>>>>>
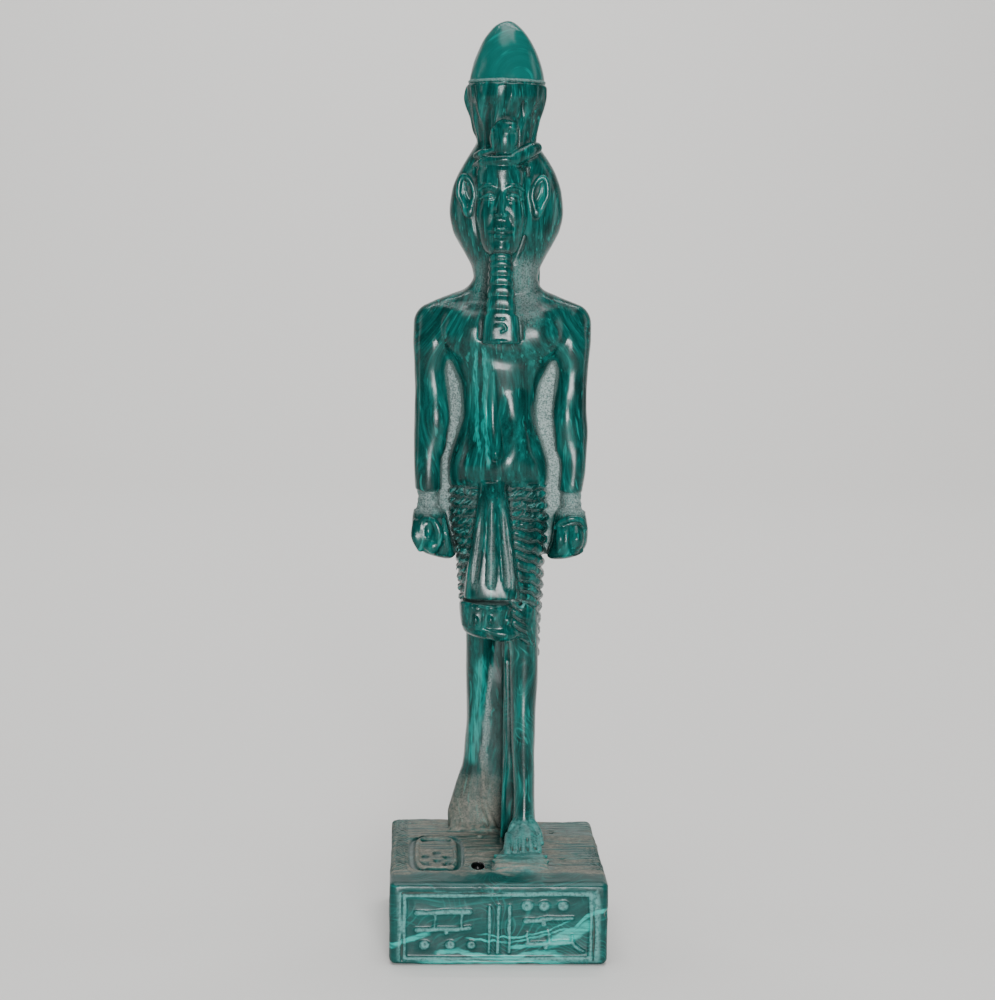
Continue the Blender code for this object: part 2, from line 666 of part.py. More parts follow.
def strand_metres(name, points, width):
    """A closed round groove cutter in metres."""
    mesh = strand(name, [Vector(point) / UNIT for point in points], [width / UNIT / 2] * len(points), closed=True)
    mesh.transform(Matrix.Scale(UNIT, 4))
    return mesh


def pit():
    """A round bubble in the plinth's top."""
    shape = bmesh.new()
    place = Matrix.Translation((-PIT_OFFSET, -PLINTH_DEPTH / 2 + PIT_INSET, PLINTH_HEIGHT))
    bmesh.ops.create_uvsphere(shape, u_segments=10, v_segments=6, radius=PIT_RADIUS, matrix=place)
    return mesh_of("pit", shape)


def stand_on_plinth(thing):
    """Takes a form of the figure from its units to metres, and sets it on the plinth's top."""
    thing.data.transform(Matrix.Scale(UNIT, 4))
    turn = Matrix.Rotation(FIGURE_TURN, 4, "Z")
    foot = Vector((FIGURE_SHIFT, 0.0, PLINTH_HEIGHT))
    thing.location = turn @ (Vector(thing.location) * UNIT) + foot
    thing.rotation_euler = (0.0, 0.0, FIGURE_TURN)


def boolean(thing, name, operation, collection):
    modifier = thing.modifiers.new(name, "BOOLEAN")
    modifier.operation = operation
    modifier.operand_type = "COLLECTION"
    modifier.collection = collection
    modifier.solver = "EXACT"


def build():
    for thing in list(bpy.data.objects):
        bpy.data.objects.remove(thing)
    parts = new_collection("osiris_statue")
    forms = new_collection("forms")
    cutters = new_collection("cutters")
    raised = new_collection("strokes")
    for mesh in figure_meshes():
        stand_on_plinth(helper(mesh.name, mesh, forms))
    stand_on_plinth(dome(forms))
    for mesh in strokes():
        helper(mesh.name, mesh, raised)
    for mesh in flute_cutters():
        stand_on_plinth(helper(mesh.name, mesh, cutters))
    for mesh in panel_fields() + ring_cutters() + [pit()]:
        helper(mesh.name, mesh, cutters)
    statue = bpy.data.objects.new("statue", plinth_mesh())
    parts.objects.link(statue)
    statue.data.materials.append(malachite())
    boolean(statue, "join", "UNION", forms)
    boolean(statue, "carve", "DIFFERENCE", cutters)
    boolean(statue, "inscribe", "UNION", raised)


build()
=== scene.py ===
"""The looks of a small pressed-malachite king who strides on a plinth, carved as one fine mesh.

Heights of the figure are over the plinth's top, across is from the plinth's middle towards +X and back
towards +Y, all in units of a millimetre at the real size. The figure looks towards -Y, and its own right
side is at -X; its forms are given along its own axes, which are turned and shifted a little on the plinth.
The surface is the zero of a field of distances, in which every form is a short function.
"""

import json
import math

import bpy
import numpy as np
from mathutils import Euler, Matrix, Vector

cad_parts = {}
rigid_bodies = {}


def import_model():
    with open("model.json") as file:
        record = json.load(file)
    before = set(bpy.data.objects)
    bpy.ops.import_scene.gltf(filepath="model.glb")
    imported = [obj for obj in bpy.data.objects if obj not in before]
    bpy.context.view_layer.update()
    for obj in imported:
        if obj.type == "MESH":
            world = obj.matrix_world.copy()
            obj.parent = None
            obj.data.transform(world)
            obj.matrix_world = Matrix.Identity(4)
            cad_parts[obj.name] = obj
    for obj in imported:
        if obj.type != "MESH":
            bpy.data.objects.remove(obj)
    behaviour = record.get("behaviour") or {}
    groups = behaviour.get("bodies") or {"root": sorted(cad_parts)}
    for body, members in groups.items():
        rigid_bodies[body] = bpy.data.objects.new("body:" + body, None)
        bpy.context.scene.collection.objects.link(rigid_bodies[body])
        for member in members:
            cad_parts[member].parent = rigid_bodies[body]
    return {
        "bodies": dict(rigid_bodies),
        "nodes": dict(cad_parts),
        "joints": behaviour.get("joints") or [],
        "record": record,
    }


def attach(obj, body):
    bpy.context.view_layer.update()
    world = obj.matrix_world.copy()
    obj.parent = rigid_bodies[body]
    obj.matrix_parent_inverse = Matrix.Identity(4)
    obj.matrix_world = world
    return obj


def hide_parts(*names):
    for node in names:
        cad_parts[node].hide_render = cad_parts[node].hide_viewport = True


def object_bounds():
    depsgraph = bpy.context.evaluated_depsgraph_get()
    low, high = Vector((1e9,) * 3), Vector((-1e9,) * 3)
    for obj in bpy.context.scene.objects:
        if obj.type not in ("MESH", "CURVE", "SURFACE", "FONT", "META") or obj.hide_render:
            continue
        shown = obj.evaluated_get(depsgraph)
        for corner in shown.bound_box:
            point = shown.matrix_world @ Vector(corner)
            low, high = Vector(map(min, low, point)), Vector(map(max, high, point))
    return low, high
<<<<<
**To do**
Print the whole listing exactly as it is.

**Task response**
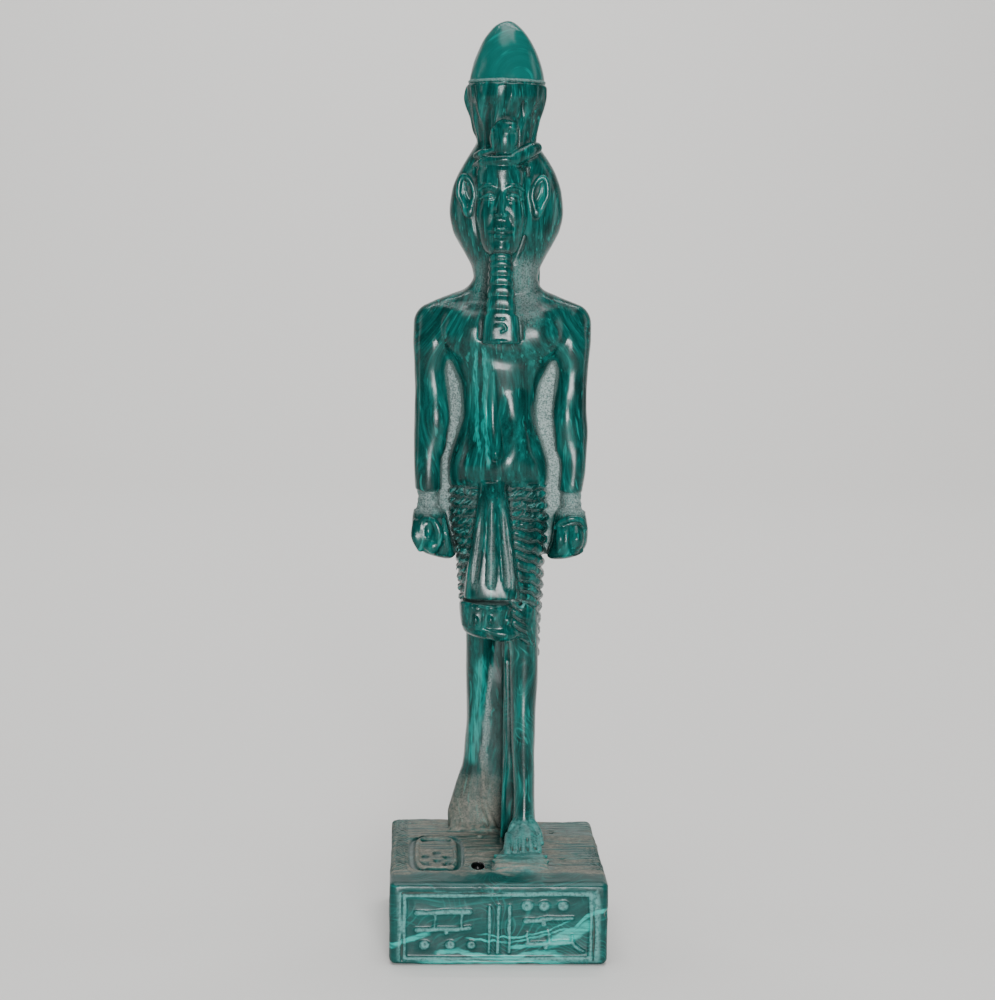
Continue the Blender code for this object: part 2, from line 666 of part.py. More parts follow.
def strand_metres(name, points, width):
    """A closed round groove cutter in metres."""
    mesh = strand(name, [Vector(point) / UNIT for point in points], [width / UNIT / 2] * len(points), closed=True)
    mesh.transform(Matrix.Scale(UNIT, 4))
    return mesh


def pit():
    """A round bubble in the plinth's top."""
    shape = bmesh.new()
    place = Matrix.Translation((-PIT_OFFSET, -PLINTH_DEPTH / 2 + PIT_INSET, PLINTH_HEIGHT))
    bmesh.ops.create_uvsphere(shape, u_segments=10, v_segments=6, radius=PIT_RADIUS, matrix=place)
    return mesh_of("pit", shape)


def stand_on_plinth(thing):
    """Takes a form of the figure from its units to metres, and sets it on the plinth's top."""
    thing.data.transform(Matrix.Scale(UNIT, 4))
    turn = Matrix.Rotation(FIGURE_TURN, 4, "Z")
    foot = Vector((FIGURE_SHIFT, 0.0, PLINTH_HEIGHT))
    thing.location = turn @ (Vector(thing.location) * UNIT) + foot
    thing.rotation_euler = (0.0, 0.0, FIGURE_TURN)


def boolean(thing, name, operation, collection):
    modifier = thing.modifiers.new(name, "BOOLEAN")
    modifier.operation = operation
    modifier.operand_type = "COLLECTION"
    modifier.collection = collection
    modifier.solver = "EXACT"


def build():
    for thing in list(bpy.data.objects):
        bpy.data.objects.remove(thing)
    parts = new_collection("osiris_statue")
    forms = new_collection("forms")
    cutters = new_collection("cutters")
    raised = new_collection("strokes")
    for mesh in figure_meshes():
        stand_on_plinth(helper(mesh.name, mesh, forms))
    stand_on_plinth(dome(forms))
    for mesh in strokes():
        helper(mesh.name, mesh, raised)
    for mesh in flute_cutters():
        stand_on_plinth(helper(mesh.name, mesh, cutters))
    for mesh in panel_fields() + ring_cutters() + [pit()]:
        helper(mesh.name, mesh, cutters)
    statue = bpy.data.objects.new("statue", plinth_mesh())
    parts.objects.link(statue)
    statue.data.materials.append(malachite())
    boolean(statue, "join", "UNION", forms)
    boolean(statue, "carve", "DIFFERENCE", cutters)
    boolean(statue, "inscribe", "UNION", raised)


build()
=== scene.py ===
"""The looks of a small pressed-malachite king who strides on a plinth, carved as one fine mesh.

Heights of the figure are over the plinth's top, across is from the plinth's middle towards +X and back
towards +Y, all in units of a millimetre at the real size. The figure looks towards -Y, and its own right
side is at -X; its forms are given along its own axes, which are turned and shifted a little on the plinth.
The surface is the zero of a field of distances, in which every form is a short function.
"""

import json
import math

import bpy
import numpy as np
from mathutils import Euler, Matrix, Vector

cad_parts = {}
rigid_bodies = {}


def import_model():
    with open("model.json") as file:
        record = json.load(file)
    before = set(bpy.data.objects)
    bpy.ops.import_scene.gltf(filepath="model.glb")
    imported = [obj for obj in bpy.data.objects if obj not in before]
    bpy.context.view_layer.update()
    for obj in imported:
        if obj.type == "MESH":
            world = obj.matrix_world.copy()
            obj.parent = None
            obj.data.transform(world)
            obj.matrix_world = Matrix.Identity(4)
            cad_parts[obj.name] = obj
    for obj in imported:
        if obj.type != "MESH":
            bpy.data.objects.remove(obj)
    behaviour = record.get("behaviour") or {}
    groups = behaviour.get("bodies") or {"root": sorted(cad_parts)}
    for body, members in groups.items():
        rigid_bodies[body] = bpy.data.objects.new("body:" + body, None)
        bpy.context.scene.collection.objects.link(rigid_bodies[body])
        for member in members:
            cad_parts[member].parent = rigid_bodies[body]
    return {
        "bodies": dict(rigid_bodies),
        "nodes": dict(cad_parts),
        "joints": behaviour.get("joints") or [],
        "record": record,
    }


def attach(obj, body):
    bpy.context.view_layer.update()
    world = obj.matrix_world.copy()
    obj.parent = rigid_bodies[body]
    obj.matrix_parent_inverse = Matrix.Identity(4)
    obj.matrix_world = world
    return obj


def hide_parts(*names):
    for node in names:
        cad_parts[node].hide_render = cad_parts[node].hide_viewport = True


def object_bounds():
    depsgraph = bpy.context.evaluated_depsgraph_get()
    low, high = Vector((1e9,) * 3), Vector((-1e9,) * 3)
    for obj in bpy.context.scene.objects:
        if obj.type not in ("MESH", "CURVE", "SURFACE", "FONT", "META") or obj.hide_render:
            continue
        shown = obj.evaluated_get(depsgraph)
        for corner in shown.bound_box:
            point = shown.matrix_world @ Vector(corner)
            low, high = Vector(map(min, low, point)), Vector(map(max, high, point))
    return low, high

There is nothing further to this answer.